Cash flow from Investing Activities:
The cash flow statement indicates that the company went through number of investing activities during 2013 and ended with cash outflow of $278. Major investing activities were relating to investment in properties amounting to ($2619) and purchase of intangible assets of ($369).
Entity is also engaged in sale of its assets amounting to $1351 and of investment relating to $1427.
Cash flow from Financing Activities:
Major transaction relating to financing activity was relating to debt repayment of ($3022) and cash dividend paid amounting to ($1184). Apart from repayments, company also involved in issue of fresh debt of $1820 which in conjunction with debt and dividend payments led to cash outflow of ($2365) from financing activities.(Peavler)

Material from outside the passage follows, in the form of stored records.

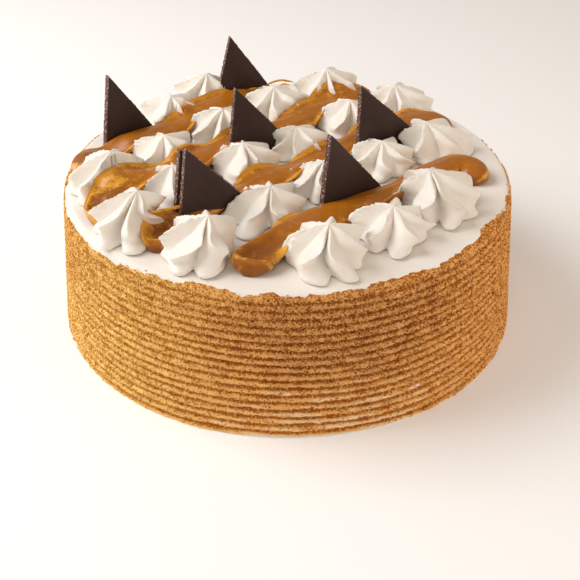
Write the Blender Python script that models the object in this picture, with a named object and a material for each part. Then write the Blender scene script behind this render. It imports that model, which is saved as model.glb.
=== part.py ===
"""Lucuma cake: a round uncut cake with a combed, crumb-coated side.

A drum of cake under cream carries diagonal rows of piped cream rosettes,
thick ribbons of caramel sauce in the valleys between the rows, and thin
right-angled chocolate triangles pushed upright into the top.
Metres, +Z up. The origin is the middle of the flat underside. -Y is the front.
"""
import math

import bmesh
import bpy
from mathutils import Matrix, Vector

MM = 0.001
GAP = 0.3 * MM                    # air left between pieces that touch

# ---- the drum ----
BASE_RADIUS = 120 * MM
TOP_RADIUS = 113 * MM             # the side leans in a little on its way up
DRUM_HEIGHT = 75 * MM
RIM_ROUND = 3 * MM                # radius of the soft edge round the top
DRUM_SIDES = 44
RIDGES = 17                       # crests that the toothed comb left on the side
RIDGE_PITCH = 4.0 * MM
FIRST_CREST = 4.7 * MM
RIDGE_DEPTH = 1.4 * MM
RIM_STEPS = 3

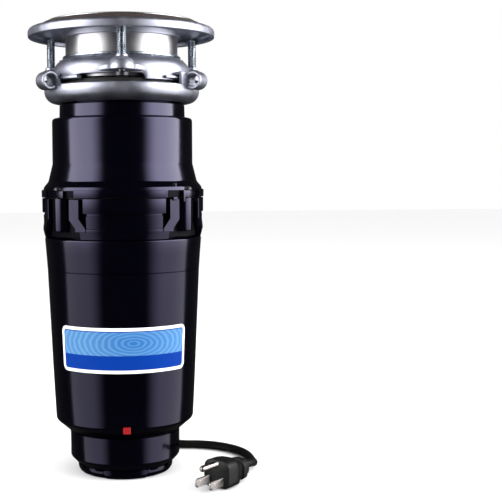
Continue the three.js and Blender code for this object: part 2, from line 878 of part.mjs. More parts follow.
function lowerMountingRing() {
  const band = turned([
    [lowerRingLip, lowerRingBottom],
    [lowerRingRadius - 2, lowerRingBottom],
    [lowerRingRadius, lowerRingBottom + 2],
    [lowerRingRadius, lowerRingTop],
    [lowerRingInner, lowerRingTop],
    [lowerRingInner, lowerRingBottom + 4],
    [lowerRingInner - 1, lowerRingBottom + 3],
    [lowerRingLip, lowerRingBottom + 3],
  ]);
  const hookBottom = upperRingBottom;
  const pieces = [];
  const hookTop = hookBottom + hookThickness;
  for (const angle of earAngles) {
    const neck = sector(lowerRingInner + 0.8, hookOuter, angle, 5.8, lowerRingTop - 3, hookTop);
    const hook = sector(hookInner, hookOuter, angle, hookHalfAngle, hookBottom, hookTop);
    const ear = rod(earRadius, -earLength / 2, earLength / 2)
      .rotateX(Math.PI / 2)
      .translate(earCircle, 0, earHeight)
      .rotateZ(radians(angle));
    pieces.push(neck, hook, ear);
  }
  const bores = earAngles.map((angle) => {
    return rod(earRadius - earWall, -earLength, earLength)
      .rotateX(Math.PI / 2)
      .translate(earCircle, 0, earHeight)
      .rotateZ(radians(angle));
  });
  return cut(joined(band, ...pieces), ...bores);
}

// A rubber cup with a slit diaphragm of four flaps.
function splashGuard() {
  const outer = sleeveRadius - sleeveWall - 0.4;
  const cup = turned([
    [0, splashFloor],
    [outer - 9, splashFloor],
    [outer - splashWall, splashBottom],
    [outer, splashBottom],
    [outer, splashTop],
    [outer - splashWall, splashTop],
    [outer - splashWall, splashFloor + 3],
    [outer - 8, splashFloor + 2],
    [0, splashFloor + 2],
  ]);
  const slits = [0, 90, 180, 270].map((angle) => {
    const slit = block(outer - 14, 2, 20, (outer - 14) / 2 + 3, 0, splashFloor);
    return slit.rotateZ(radians(angle));
  });
  const holes = [45, 135, 225, 315].map((angle) => {
    return block(5, 3, 20, outer - 14, 0, splashFloor).rotateZ(radians(angle));
  });
  return cut(cup, rod(1.6, splashFloor - 5, splashFloor + 5, 12), ...slits, ...holes);
}

function stopperCap() {
  return turned([
    [0, stopperTop - 9],
    [stopperRimRadius, stopperTop - 9],
    [stopperRimRadius, stopperTop - 7],
    [stopperKnobRadius + 3, stopperTop - 5.6],
    [stopperKnobRadius, stopperTop - 2],
    [stopperKnobRadius - 2, stopperTop],
    [0, stopperTop - 0.6],
  ]);
}

function stopperGasket() {
  const outer = sleeveRadius - sleeveWall - 0.5;
  const top = stopperTop - 9 - gap;
  return turned([
    [0, top - 4],
    [9, splashTop + gap],
    [outer - 3, splashTop + gap],
    [outer, top - 4],
    [outer, top],
    [0, top],
  ]);
}

function buildMount() {
  add("sink_flange", sinkFlange(), stainless());
  const fibre = washer(sleeveRadius + gap, gasketRadius, gasketTop - gasketThickness, gasketTop);
  add("fibre_gasket", fibre, finish(0x3a2b22, 0.85, 0));
  add("backup_flange", backupFlange(), satinMetal());
  const snap = washer(sleeveRadius + gap, sleeveRadius + 2.3, upperRingTop + gap, upperRingTop + 2.3);
  add("snap_ring", snap, zincSteel());
  add("upper_mounting_ring", upperMountingRing(), satinMetal());
  const seal = washer(mountGasketBore, mountGasketRadius, mountGasketBottom, mountGasketTop);
  add("mounting_gasket", seal, blackRubber());
  mountScrewAngles.forEach((angle, i) => {
    const [x, y] = onCircle(mountScrewCircle, angle);
    add(`mounting_screw_${i + 1}`, mountScrew(), zincSteel(), [x, y, 0], angle);
  });
  add("lower_mounting_ring", lowerMountingRing(), satinMetal());
  add("splash_guard", splashGuard(), blackRubber());
  add("stopper_cap", stopperCap(), stainless());
  add("stopper_gasket", stopperGasket(), blackRubber());
}

// ---- Cord and plug ----

function cordTube(route) {
  const section = new THREE.Shape();
  section.absarc(0, 0, cordRadius, 0, 2 * Math.PI);
  const path = new THREE.CatmullRomCurve3(route.map((point) => new THREE.Vector3(...point)));
  const steps = Math.max(4, Math.round(path.getLength() / (5 * cordRadius)));
  const options = { steps, extrudePath: path, curveSegments: 10, bevelEnabled: false };
  return new THREE.ExtrudeGeometry(section, options);
}

function cordGland() {
  const inside = capRadius - 3;
  const tip = capRadius + reliefLength;
  const relief = turned([
    [0, inside - 4],
    [cordRadius + 2.5, inside - 4],
    [cordRadius + 3.7, inside - 2],
    [cordRadius + 3.7, capRadius + gap],
    [cordRadius + 6.1, capRadius + gap],
    [cordRadius + 6.1, capRadius + 3],
    [cordRadius + 3.1, capRadius + 4],
    [cordRadius + 0.8, tip],
    [0, tip],
  ], smallSides);
  return relief.rotateY(Math.PI / 2).rotateZ(radians(cordExitAngle)).translate(0, 0, cordExitHeight);
}

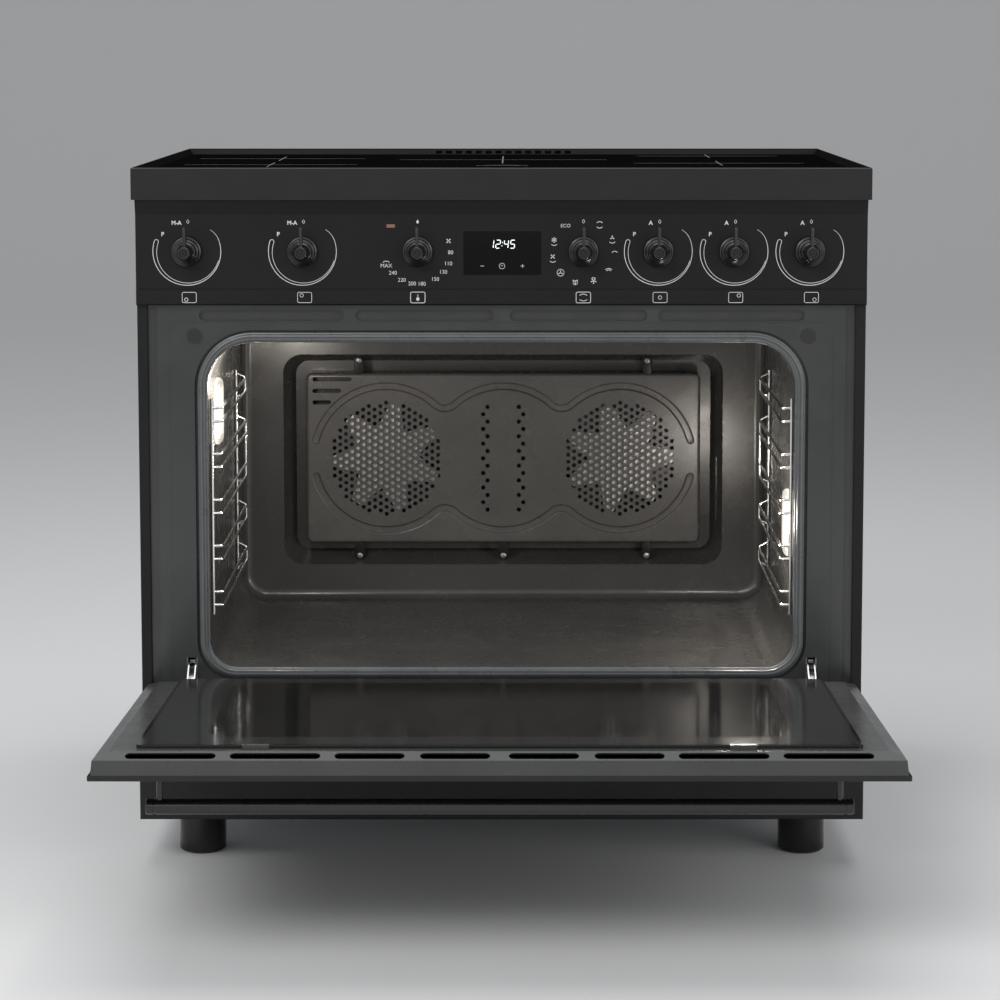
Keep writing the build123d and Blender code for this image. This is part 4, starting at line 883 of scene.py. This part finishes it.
def blades(bm, place, x, z, count, reach, turn=0.0):
    """A small fan: short blades that widen from a hub."""
    for i in range(count):
        way = math.radians(turn + 360 * i / count)
        tip = (x + reach * math.sin(way), z + reach * math.cos(way))
        stroke(bm, place, [(x, z), tip], [0.5, 1.5])


def icon_frame(bm, place, x, z, half, width):
    outline = rounded(half[0], z - half[1], z + half[1], ICON_CORNER, ICON_CORNER, x, 30)
    stroke(bm, place, outline, width, closed=True)


def hob_icon(bm, place, x, z, dot_x, dot_z):
    """A hob outline with a mark at the zone that the knob governs."""
    icon_frame(bm, place, x, z, HOB_ICON_HALF, ICON_LINE)
    stroke(bm, place, disc(x + dot_x, z + dot_z, 2.1, 16), ICON_LINE, closed=True)


def thermostat_marks(bm, place, spot):
    drop_mark(bm, place, spot.x, spot.z + DROP_RISE)
    for words, angle in TEMPERATURES.items():
        letters(bm, place, words, *round_dial(spot, TEMPERATURE_RADIUS, angle), NUMBER_SIZE)
    letters(bm, place, "MAX", *beside(spot, MAX_PLACE), MAX_SIZE)
    arch(bm, place, *beside(spot, MAX_ARCH_PLACE), 4.0)
    blades(bm, place, *beside(spot, FAN_MARK_PLACE), 4, 3.2, 45)


def mode_marks(bm, place, spot):
    """The symbols round the oven selector, clockwise from its zero."""
    def at(angle):
        return round_dial(spot, MODE_RADIUS, angle)

    zero_mark(bm, place, spot.x, spot.z + MODE_ZERO_RISE)
    u, v = at(31)
    arch(bm, place, u, v + 2.2)
    arch(bm, place, u, v - 2.6, side=-1)
    u, v = at(67)
    blades(bm, place, u, v + 1.8, 3, 2.6)
    arch(bm, place, u, v - 3.2, side=-1)
    arch(bm, place, *at(92))
    u, v = at(126)
    arch(bm, place, u, v, 4.0)
    arch(bm, place, u, v - 1.6, 2.4)
    u, v = at(161)
    blades(bm, place, u, v, 5, 3.4, 36)
    arch(bm, place, u, v + 2.4, 2.6)
    u, v = at(195)
    blades(bm, place, u, v, 3, 3.4, 60)
    stroke(bm, place, disc(u, v - 1.4, 2.6, 14), 0.6, closed=True)
    u, v = at(227)
    blades(bm, place, u, v, 3, 2.8)
    stroke(bm, place, disc(u, v, 4.2, 20), 0.7, closed=True)
    u, v = at(259)
    blades(bm, place, u, v + 1.0, 4, 3.2, 45)
    arch(bm, place, u, v - 4.4, side=-1)
    u, v = at(290)
    blades(bm, place, u, v + 1.0, 6, 3.2)
    arch(bm, place, u, v - 4.2, side=-1)
    u, v = at(325)
    letters(bm, place, "ECO", u, v, ECO_SIZE)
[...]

Peavler, R. (n.d.). Are a Firm's Cash Flow and Profit Different? Retrieved January 9, 2014, from About.com: http://bizfinance.about.com/od/yourfinancialposition/f/Cash_Flow_vs_Profit.htm
Robinson, T. (2011). Financial Statement Analysis: An Introduction. In CFA Institute, Financial Reporting and Analysis. Boston: Custom.
Robinson, T. (2011). Understanding Cah Flow Statement. In CFA Institute, Financial Reporting and Analysis. Boston: Custom.
Robinson, T. (2011). Understanding the Income Statement. In CFA Institute, Financial Reporting and Analysis. Boston: Custom.